#### [Instructions for the task]
Repeat every line, exactly, from the very first through the one where "return [(SPRING_AT *" appears. Add nothing else.

#### [Dataset]
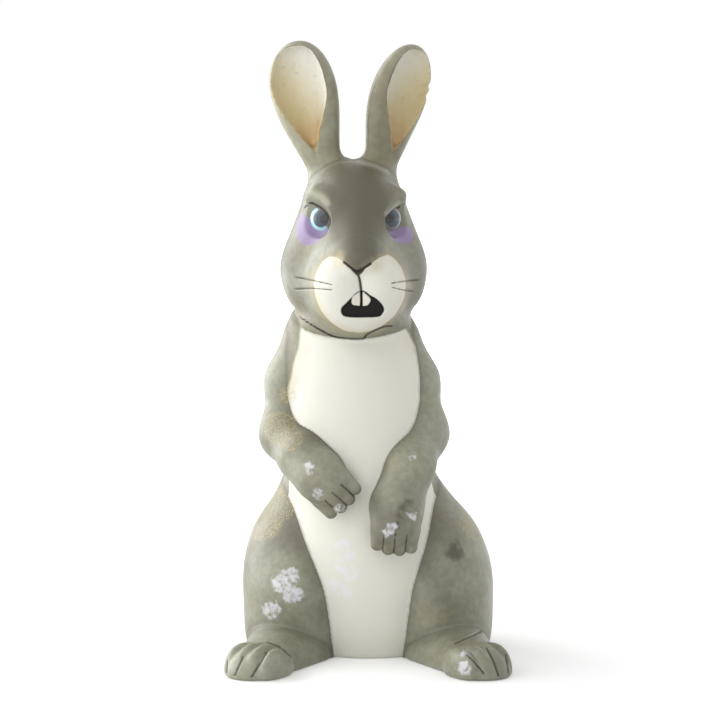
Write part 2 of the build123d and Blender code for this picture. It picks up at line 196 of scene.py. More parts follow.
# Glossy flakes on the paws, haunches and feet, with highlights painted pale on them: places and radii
paw_spots = (
    (309, 468, 4), (317, 493, 4.5), (339, 508, 4), (389, 531, 5), (412, 516, 3), (413, 457, 2), (393, 527, 3))
haunch_spots = ((289, 578, 9), (293, 594, 9), (271, 610, 8), (281, 584, 8), (464, 668, 6), (464, 655, 3))
# Glossy drips on the belly, with highlights painted pale on them
drip_and_highlight_spots = ((343, 545, 7), (340, 565, 6), (350, 575, 7), (333, 585, 6), (345, 592, 7), (350, 555, 5))
smudge_spots = (
    (409, 502, 3), (403, 508, 3), (399, 516, 3), (397, 524, 3), (455, 553, 8), (262, 635, 2), (455, 545, 4))
sand_spots = ((280, 428, 16), (290, 438, 12), (275, 500, 22), (480, 520, 20), (262, 520, 20), (288, 395, 8))
# Tooled grooves over and between the hind toes, pressed in and inked dark as painted shade: points and half widths
tooled_groove_and_shade_strokes = ((((268, 642), (280, 647), (291, 656)), 0.8), (((486, 629), (475, 634), (455, 643)), 0.8),
                (((267, 653), (258, 667), (249, 682)), 1.0), (((243, 657), (238, 668), (233, 679)), 0.8),
                (((227, 661), (226, 675)), 0.7), (((464, 653), (474, 662), (484, 674)), 0.8),
                (((487, 648), (494, 662), (499, 677)), 1.0), (((506, 655), (509, 675)), 0.7))
seam_stroke = (
    ((300, 317), (312, 325), (330, 335), (342, 338), (362, 339), (367.5, 334), (383, 327), (392, 326)), 1.0)
unmarked = -10.0


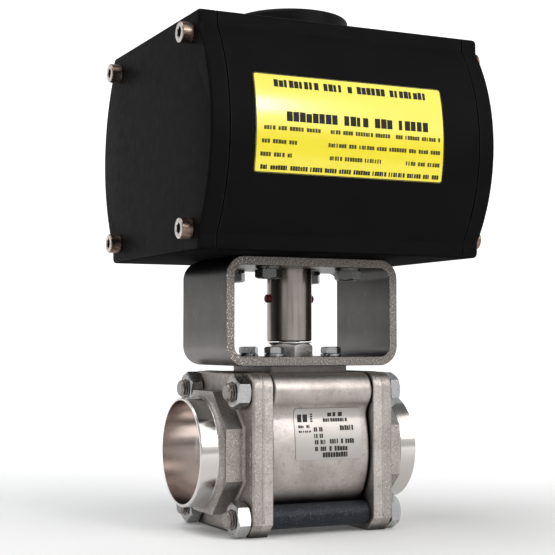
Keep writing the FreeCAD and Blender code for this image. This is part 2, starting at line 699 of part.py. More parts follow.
def spring_centres():
    angles = [math.radians(30 + 60 * i) for i in range(SPRINGS)]
    return [(SPRING_AT * math.cos(a), MID + SPRING_AT * math.sin(a)) for a in angles]


def piston():
    """Left piston: a disc with the front rack arm."""
    outer = -PISTON_IN - PISTON_T
    disc = rod_x(PISTON_R, outer, -PISTON_IN, 0, MID)
    back = -PITCH_R - DEDENDUM
    arm = box(-PISTON_IN - 1, ARM_END, -CYLINDER_R, back, MID - RACK_HALF, MID + RACK_HALF)
    arm = arm.common(rod_x(ARM_R, -ACT_X, ACT_X, 0, MID))
    shape = disc.fuse([arm] + rack()).removeSplitter()
    shape = shape.cut(ring_x(PISTON_R + 1, 46.8, -PISTON_IN - 7.7, -PISTON_IN - 4.3, MID))
    shape = shape.cut(ring_x(PISTON_R + 1, 47.5, -PISTON_IN - 14.5, -PISTON_IN - 10.5, MID))
    pockets = [rod_x(POCKET_R, outer - 1, -POCKET_FLOOR, y, z) for y, z in spring_centres()]
    return shape.cut(pockets)


def piston_seal():
    return Part.makeTorus(48.4, 1.55, V(-PISTON_IN - 6, 0, MID), X)


def guide_band():
    return ring_x(CYLINDER_R - 0.06, 47.55, -PISTON_IN - 14.45, -PISTON_IN - 10.55, MID)


def rack_guide():
    """Low-friction pad between the arm's back and the cylinder wall."""
    pad = ring_x(CYLINDER_R - 0.07, ARM_R, -20, 20, MID)
    return pad.common(box(-20, 20, -CYLINDER_R, 0, MID - 8, MID + 8))


def spring_pack():
    """Return springs between the left piston and the left end cover."""
    start = -ACT_X + COVER_T - COVER_POCKET + WIRE_R + 0.05
    length = -POCKET_FLOOR - WIRE_R - 0.05 - start
    path = Part.makeHelix(length / SPRING_TURNS, length, SPRING_R)
    wire = Part.Wire(Part.Circle(V(SPRING_R, 0, 0), Y, WIRE_R).toShape())
    coil = Part.Wire(path).makePipeShell([wire], True, True)
    return [place(coil.copy(), (start, y, z), X) for y, z in spring_centres()]


# ---------------------------------------------------------------- position indicator

def indicator_dial():
    dial = ring_z(DISC_R, 18.0, TOP_Z, DIAL_TOP)
    return dial.makeChamfer(0.8, [e for e in edges_at_z(dial, DIAL_TOP) if e.BoundBox.XLength > DISC_R])


def indicator_cap():
    cap = rod_z(DISC_R, CAP_Z, CAP_TOP)
    cap = cap.makeFillet(2.5, edges_at_z(cap, CAP_TOP))
    cap = cap.cut(ring_z(DISC_R - 4, 12.0, CAP_Z - 1, CAP_TOP - 4))
    bore = rod_z(8.1, CAP_Z - 1, STUB_TOP + 0.2)
    bore = bore.common(box(-6.6, 6.6, -9, 9, CAP_Z - 1, STUB_TOP + 1))
    cap = cap.cut([bore, rod_z(3.2, CAP_Z, CAP_TOP), rod_z(5.6, SCREW_SEAT, CAP_TOP + 1)])
    return cap.cut(pointer_blank(0.05, CAP_TOP - POINTER_SINK, CAP_TOP + 1))


def pointer_blank(grow, z0, z1):
    half, end = 7.0 + grow, 19.0
    bar = box(-end, end, -half, half, z0, z1)
    return bar.fuse([rod_z(half, z0, z1, -end), rod_z(half, z0, z1, end)]).removeSplitter()


def indicator_pointer():
    blank = pointer_blank(0, CAP_TOP - POINTER_SINK, CAP_TOP + POINTER_SINK)
    return blank.cut(rod_z(5.65, CAP_TOP - 1, CAP_TOP + 1))


def indicator_screw():
    return place(socket_screw(3.0, 14.0, 5.2, 3.4, 4.0, 2.0), (0, 0, SCREW_SEAT), Z)


# ---------------------------------------------------------------- files

def build_valve():
    left = end_cap()
    save("left_end_cap", left)
    save("right_end_cap", mirror_x(left))
    save("valve_body", centre_body())
    save("nameplate", nameplate())
    save("ball", ball())
    save("left_seat", seat())
    save("right_seat", mirror_x(seat()))
    save("body_seals", body_seal(), mirror_x(body_seal()))
    save("stem", stem())
    save("stem_thrust_washer", ring_z(10.1, STEM_R + RUNNING, PIPE_Z + 38.8, PIPE_Z + 40))
    save("stem_packing", *packing_rings())
    save("gland_follower", gland_follower())
    save("gland_spring_washers", *gland_springs())
    save("gland_nut", gland_nut())
    save("lock_disc", lock_disc())
    save("body_bolts", *body_bolts())
    save("body_nuts", *body_nuts())
    save("bolt_sleeves", *bolt_sleeves())


def build_bracket():
    save("mounting_bracket", bracket())
    bolts, washers = lower_bolts()
    save("bracket_to_valve_bolts", *bolts)
    save("bracket_to_valve_washers", *washers)
    bolts, washers = upper_bolts()
    save("bracket_to_actuator_bolts", *bolts)
    save("bracket_to_actuator_washers", *washers)
    save("coupling", coupling())
    save("coupling_dots", *coupling_dots())


def build_actuator():
    save("actuator_body", actuator_body())
    save("front_label", front_label())
    sides = {"left": lambda shape: shape, "right": half_turn}
    for side, turned in sides.items():
        save(side + "_end_cover", turned(end_cover()))
        save(side + "_cover_gasket", turned(cover_gasket()))
        save(side + "_cover_screws", *[turned(s) for s in cover_screws()])
        save(side + "_piston", turned(piston()))
        save(side + "_piston_seal", turned(piston_seal()))
        save(side + "_guide_band", turned(guide_band()))
        save(side + "_rack_guide", turned(rack_guide()))
        save(side + "_springs", *[turned(s) for s in spring_pack()])
    save("pinion", pinion())
    save("pinion_seals", *pinion_rings())
    save("lower_bearing", lower_bearing())
    save("upper_bearing", upper_bearing())
    save("top_washer", top_washer())
    save("snap_ring", snap_ring())
    save("indicator_dial", indicator_dial())
    save("indicator_cap", indicator_cap())
    save("indicator_pointer", indicator_pointer())
    save("indicator_screw", indicator_screw())


os.makedirs("parts", exist_ok=True)
build_valve()
build_bracket()
build_actuator()
print("piston stroke", round(STROKE, 3))
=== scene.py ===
"""Looks of the pneumatic actuated ball valve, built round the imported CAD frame."""

import json
import math
import random

import bpy
from mathutils import Matrix, Vector
from mathutils.bvhtree import BVHTree

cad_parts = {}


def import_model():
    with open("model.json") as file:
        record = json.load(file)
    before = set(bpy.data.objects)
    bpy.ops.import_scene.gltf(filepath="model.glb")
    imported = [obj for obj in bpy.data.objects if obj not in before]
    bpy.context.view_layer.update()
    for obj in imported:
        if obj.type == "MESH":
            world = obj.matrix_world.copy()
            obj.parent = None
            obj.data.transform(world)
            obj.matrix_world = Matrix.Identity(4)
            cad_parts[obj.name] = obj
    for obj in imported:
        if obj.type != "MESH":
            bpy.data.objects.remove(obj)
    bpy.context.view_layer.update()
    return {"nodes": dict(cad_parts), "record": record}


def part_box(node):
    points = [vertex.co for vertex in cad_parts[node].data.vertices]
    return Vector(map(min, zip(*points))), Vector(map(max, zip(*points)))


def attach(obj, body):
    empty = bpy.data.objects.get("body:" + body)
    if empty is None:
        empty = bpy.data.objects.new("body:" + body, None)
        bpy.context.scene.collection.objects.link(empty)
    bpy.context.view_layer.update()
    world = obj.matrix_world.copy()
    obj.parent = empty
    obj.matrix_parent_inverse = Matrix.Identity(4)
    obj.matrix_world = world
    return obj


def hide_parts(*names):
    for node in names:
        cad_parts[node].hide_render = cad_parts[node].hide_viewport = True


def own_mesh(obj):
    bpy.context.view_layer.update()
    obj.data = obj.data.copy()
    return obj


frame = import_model()

MM = 0.001
X_AXIS, Y_AXIS, Z_AXIS = Vector((1, 0, 0)), Vector((0, 1, 0)), Vector((0, 0, 1))
CAP_LOW, CAP_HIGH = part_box("left_end_cap")
PIPE_Z = (CAP_LOW.z + CAP_HIGH.z) / 2
PISTON_Z = (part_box("left_piston")[0].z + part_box("left_piston")[1].z) / 2
NUT_END_X, LEFT_FLANGE_X = [corner.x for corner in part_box("body_nuts")]
FLANGE_X = -LEFT_FLANGE_X       # outer face of a flange
JOINT_X = -CAP_HIGH.x           # where a flange meets the body
FLANGE_MIDDLE_X = (FLANGE_X + JOINT_X) / 2
TURNED_X = 56.1 * MM            # a weld end is turned beyond this
MOUTH_R = 28.5 * MM             # bore of a weld end
PAD_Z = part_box("mounting_bracket")[0].z
COUPLING_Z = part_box("coupling")[0].z
ACTUATOR_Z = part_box("actuator_body")[0].z
SEED = 7


# ------------ shader toolkit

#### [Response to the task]
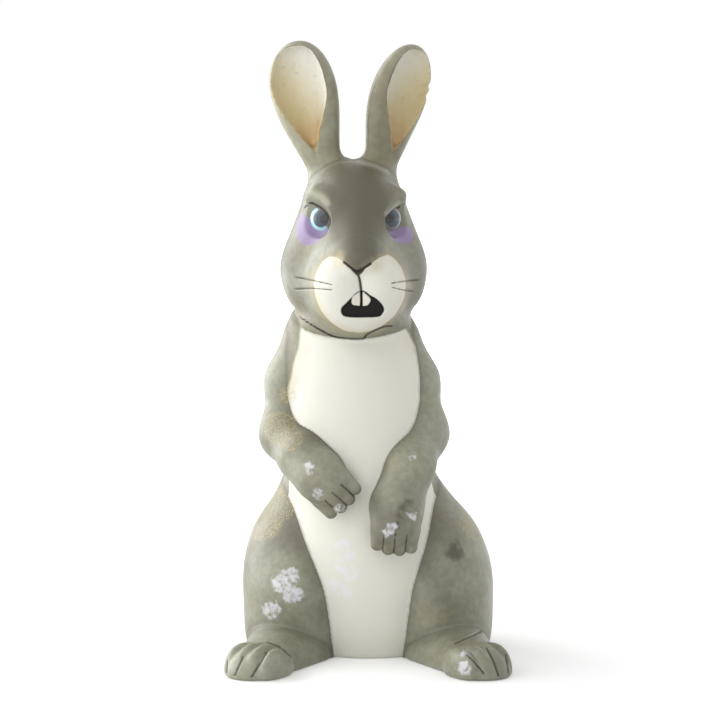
Write part 2 of the build123d and Blender code for this picture. It picks up at line 196 of scene.py. More parts follow.
# Glossy flakes on the paws, haunches and feet, with highlights painted pale on them: places and radii
paw_spots = (
    (309, 468, 4), (317, 493, 4.5), (339, 508, 4), (389, 531, 5), (412, 516, 3), (413, 457, 2), (393, 527, 3))
haunch_spots = ((289, 578, 9), (293, 594, 9), (271, 610, 8), (281, 584, 8), (464, 668, 6), (464, 655, 3))
# Glossy drips on the belly, with highlights painted pale on them
drip_and_highlight_spots = ((343, 545, 7), (340, 565, 6), (350, 575, 7), (333, 585, 6), (345, 592, 7), (350, 555, 5))
smudge_spots = (
    (409, 502, 3), (403, 508, 3), (399, 516, 3), (397, 524, 3), (455, 553, 8), (262, 635, 2), (455, 545, 4))
sand_spots = ((280, 428, 16), (290, 438, 12), (275, 500, 22), (480, 520, 20), (262, 520, 20), (288, 395, 8))
# Tooled grooves over and between the hind toes, pressed in and inked dark as painted shade: points and half widths
tooled_groove_and_shade_strokes = ((((268, 642), (280, 647), (291, 656)), 0.8), (((486, 629), (475, 634), (455, 643)), 0.8),
                (((267, 653), (258, 667), (249, 682)), 1.0), (((243, 657), (238, 668), (233, 679)), 0.8),
                (((227, 661), (226, 675)), 0.7), (((464, 653), (474, 662), (484, 674)), 0.8),
                (((487, 648), (494, 662), (499, 677)), 1.0), (((506, 655), (509, 675)), 0.7))
seam_stroke = (
    ((300, 317), (312, 325), (330, 335), (342, 338), (362, 339), (367.5, 334), (383, 327), (392, 326)), 1.0)
unmarked = -10.0


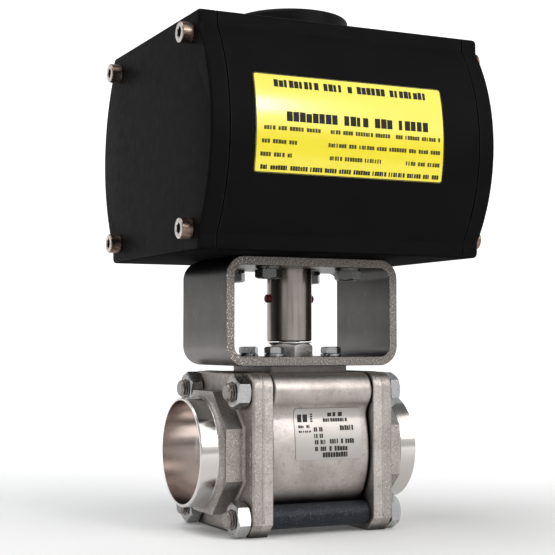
Keep writing the FreeCAD and Blender code for this image. This is part 2, starting at line 699 of part.py. More parts follow.
def spring_centres():
    angles = [math.radians(30 + 60 * i) for i in range(SPRINGS)]
    return [(SPRING_AT * math.cos(a), MID + SPRING_AT * math.sin(a)) for a in angles]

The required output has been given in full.